A company recently introduced a new bidding type, “average bidding”, as an alternative to its existing bidding type, called “maximum bidding”. One of our clients, anonymous.com, has decided to test this new feature and wants to conduct an A/B test to understand if average bidding brings more conversions than maximum bidding. The A/B test has run for 1 month and anomnymous.com now expects you to analyze and present the results of this A/B test.

The test displayed the different bidding styles as advertisement campaigns to two groups. Participants in the control group viewed the maximum bidding campaigns, and those in the test group viewed the average bidding campaigns.

Method

I conducted a hypothesis test (Mann-Whitney U ) to determine which bidding type would increase conversions, in this case, the number of purchases.

I asked:

Which bidding type leads to more purchases?

My hypotheses were:

  • Null hypothesis: There is no difference between the mean purchases of the control group and the test group.
  • Alternative hypothesis: There is a difference between the mean purchases of the control group and the test group.

Alpha = 0.05 (5%).

Results

I got a p-value of 0.82 (82%). It is more than 0.05 (alpha). Therefore, I cannot reject the null hypothesis.

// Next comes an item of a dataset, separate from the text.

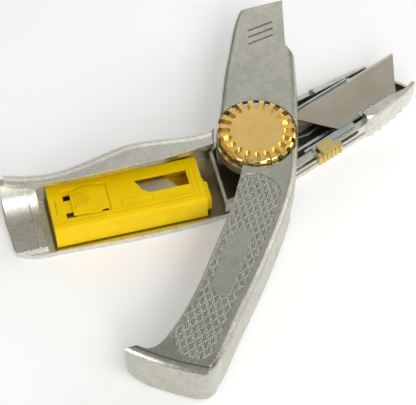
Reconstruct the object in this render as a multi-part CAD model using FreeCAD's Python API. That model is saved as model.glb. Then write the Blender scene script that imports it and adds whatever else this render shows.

A p-value of 82% says that:

  • The difference between the average and maximum bidding styles is not statistically significant and is probably a fluke.
  • There is an 82% chance that we will get a difference as big or bigger than -10.
  • We are just 18% (100% – 82%) sure that the average bidding led to any real change. When you think about it, 18% is not substantial enough.

Limitation

The sample size of both groups was not equal. The control group had 1,066,894 more participants than the test group. The sample’s difference may likely have affected the outcome (p-value = 0.82 ). Whoever ran the test should have waited for the sample size of both groups to reach the same number before ending it. Unfortunately, I am in no position to rectify the error.

Recommendation

No significant difference lies between the average and maximum bidding. Therefore, there is no need to adopt the average bidding style. Using the average bidding to advertise products would give companies the same or similar conversions as the maximum bidding and increase campaign expenses.